In an attempt to overcome or reduce this problem, some power plants, generally known as combined cycle power plants, implement both steam turbine power generation equipment and gas turbine power generation equipment. In particular, it is much easier and quicker to alter the power generating capability of gas turbine power generating equipment as the heat flow through the gas turbine is directly related to the quantity of gas burned immediately upstream of the gas turbine. In fact, the response time of most gas turbine power generating equipment is on the order of five to 30 seconds. In any event, in a combined cycle power plant, the gas turbine equipment is operated to ramp up (or down) the load output by the plant in faster manner. Moreover, in a typical combined cycle power plant, the steam turbine is run using steam created by the exhaust of the gas turbines and is primarily producing power from the waste heat of the gas turbine power generating equipment.
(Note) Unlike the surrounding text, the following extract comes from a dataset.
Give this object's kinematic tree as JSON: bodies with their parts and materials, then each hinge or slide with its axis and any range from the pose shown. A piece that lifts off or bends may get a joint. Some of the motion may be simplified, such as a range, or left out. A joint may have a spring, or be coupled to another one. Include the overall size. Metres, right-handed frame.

However, conventional combined cycle utility plants (i.e., power generating plants) run the steam turbine (ST) equipment with “valves wide open” to minimize throttling losses through the steam turbine control valves. These plants are therefore unable to modulate the steam turbine equipment to provide megawatt (MW) or power regulation. As a result, load control on most combined cycle power plants tend to be open loop systems, in which a change in the unit MW demand is sent directly to the gas turbine controllers without accounting for the potential megawatt change attributed to the steam turbines. The eventual megawatt (power) change on the steam turbine (after the lag time associated with ramping up or down the steam turbine equipment) is then subtracted from the gas turbine demand or control point to achieve the final steady state unit MW power required.
On cycling or ramping power generating units, this method of operation may mean periods of unnecessary gas turbine over or under demand because of the long heat transfer time constants across the heat recovery steam generators (HRSG) within the gas turbine exhaust, and the fact that the steam turbines are in a valves wide open mode and cannot provide load regulation.